While many Tesol students at postgraduate level are keen to gain teaching practice as part of their studies, the University of Ulster's course remains one of very few MA programmes to provide real-class experience, and the only one to offer the chance to teach in a non-English speaking country.
But the scarcity of courses that include practical teaching skills is starting to be addressed as MA providers wake up to changing demand.
According to Glenn Fulcher, senior lecturer at the University of Leicester's Centre for English Language Teacher Education, there has been a shift in the kind of training teachers are seeking.

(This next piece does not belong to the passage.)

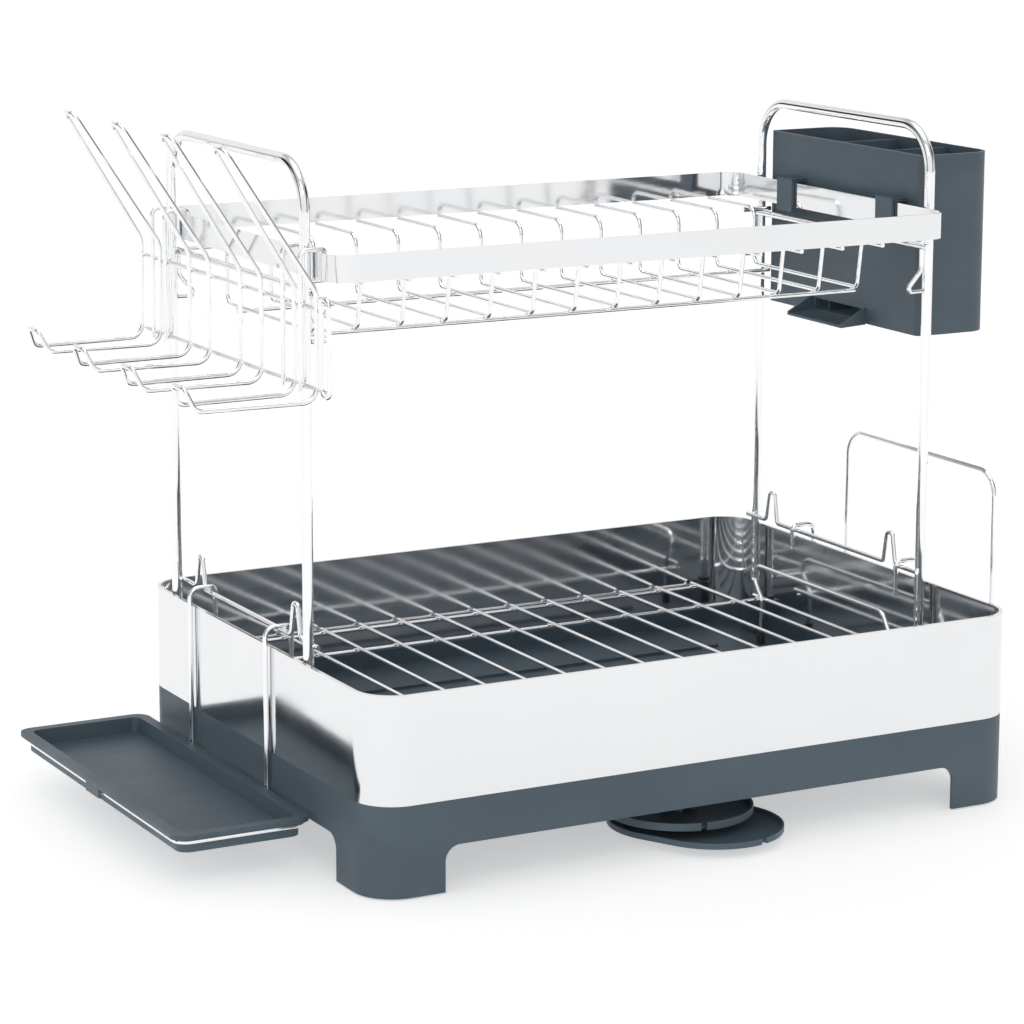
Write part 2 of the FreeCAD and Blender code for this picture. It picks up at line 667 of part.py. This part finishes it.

"A number of UK universities are relaxing the two-year experience requirement for entry to an MA. This is because the market for people who are just starting their career, rather than people taking a career break to do an MA, is growing. The latter is contracting. Some universities are introducing a practical component for inexperienced students," says Fulcher.
Leicester is addressing the issue of access for "limited-experience" teachers to its MA Tesol courses by designing a 30-credit practical module that will be compulsory for candidates with no teaching experience. This will be available in 2008. Other British universities that currently offer courses that do not require previous teaching experience include Warwick, Liverpool, Leeds and Newcastle.
Warwick's MA in English Language Studies and Methods is described as providing "a strong professional foundation for developing practical teaching skills and undertaking relevant research", but as admissions tutor Shelagh Rixon says, the focus is still on theory not practical teaching.
"What we offer is observation of other people teaching, micro teaching and peer teaching and reflection on that. But for practical reasons we can't put students into schools and we don't have large numbers of language students on whom they could practice. We offer something that gives students more insights for when they go back into the classroom in their own countries," says Rixon.
According to Professor Rosalind Pritchard, head of the University of Ulster Tesol course, the reason for including the placement in Hungary remains something of an anomaly. Up until the early 1980s many British universities offered teacher training courses that included a Tesol component and practical teaching experience, but a change to the national curriculum killed off most of these. As a result, universities shifted their Tesol offering to providing more theory and research-based courses for qualified teachers. Ulster is the only university to have maintained its course.
Today the course leads to a diploma qualification at the end of the third term with the option converting to a full masters by completing a dissertation over the summer months.
For Nanae Kitagawa, who qualified as a secondary school English language teacher in Japan four years ago, the course has been a chance to get authoritative feedback on her teaching skills. "I also wanted to experience teaching English as a foreign language in another country - not an English-speaking country."
By the time the students go into class in Hungary they have completed most of their taught course, which includes teaching methodology. The placement itself is assessed and students must present a file of lesson plans on their return to Coleraine.
However, a major factor in the success of any teaching placement is how well the receiving school is managed and resourced. According to Pritchard, the length of the collaboration is testament to the high standards of the schools in Gyor. "To accept a trainee teacher does take time and trouble, but the schools are well organised," she says. "I also think that the trainees bring their own cultural enrichment to schools."